We did an analysis of schools [in a forthcoming study with the American Institutes of Research] that we classified into different groups based upon what their health environment looked like when COVID hit—you know, death rates, teenage pregnancy, any health-related statistics that help you understand what kind of struggles a particular community is going through. We classified them based upon a healthier environment for the schools, or a less healthy environment for the schools.

And what we found out is that schools that already had these determinants that made their environment, their social and health environment, more challenging showed more declines—steeper declines—than those schools that were in environments that were physically healthier. In fact, those that had less-healthy environments showed more double-digit declines.

There has been a big increase in the number of students performing below the ‘basic’ achievement level in the on NAEP, a group we historically haven’t known as much about. What are you finding out about these students?

Carr: Actually, prior to COVID, we were seeing the bottom drop and the students at the top were holding their own or improving. There was this bifurcation with more students at the bottom falling steeper, with lower scores. And then after COVID, it was clearly exacerbated. So the problem that we already had now is a steeper, more troublesome problem.

The average score for Black students, for example, now is in that below-basic category. Right? We know what they don’t know and what they can’t do.

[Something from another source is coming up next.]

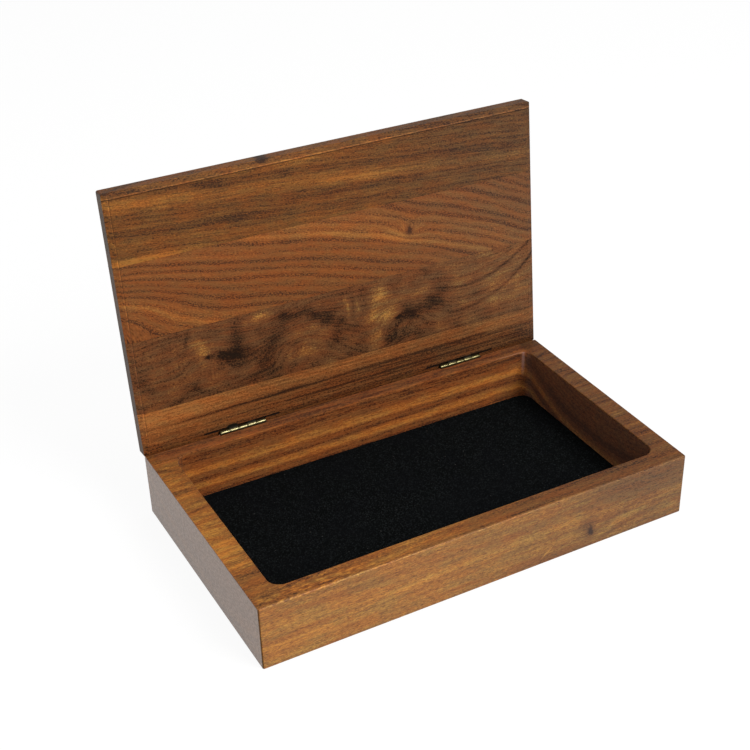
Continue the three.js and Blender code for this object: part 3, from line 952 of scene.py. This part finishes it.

But we don’t have a lot of [test] items to help us understand what they are able to do to be able to have something that’s more actionable.

How do you get a better picture of those lowest-performing students?

Carr: Back in the mid-to-late 2000s, No Child Left Behind required that Puerto Rico take the [NAEP] assessment too, in math, but we were struggling to get them on the scale because they were so low, there weren’t enough [test] items down there at the bottom. We created back in that time period, what they call KSA items—knowledge, skill, and ability items—in which we took out the [test] item distractors that really weren’t related to math. We took those out and those items were more accessible to the students in Puerto Rico.

But you know what, it wasn’t just Puerto Rico; it was Detroit and other low-performing districts that benefited from us putting those kinds of items on the assessment. So we’re using that as a model moving forward today to better populate the bottom of the scale, because there are so many kids down there.

The pandemic was the first time in NAEP’s history that it couldn’t be administered because of the shutdowns. How has that changed NAEP?

Carr: There is a concern that if something like this happens again, would we be able to test students from wherever we are? We actually already were planning online testing, but after COVID, it was clear we needed to speed it up. So what will happen in ’24 is we’ll have all of the content on devices, but we’re transitioning to the cloud as well so the content can be streamed down and streamed up [so that students could participate in the NAEP via whatever device schools have available, rather than using tablets NAEP brings in person]. That will make us far more flexible, if something like this happens again.

We’re going to transition from our [Surface tablet] devices, to use devices that are in the schools [like] Chromebooks, which can be found in 70 percent or more of schools. We’re going to do a bridge study in which comparable samples of students will take the assessment on Chromebooks, and others will take it with Surface Pros, which is what we’re doing now, and any differences, we’ll be able to statistically remove from our trends moving forward.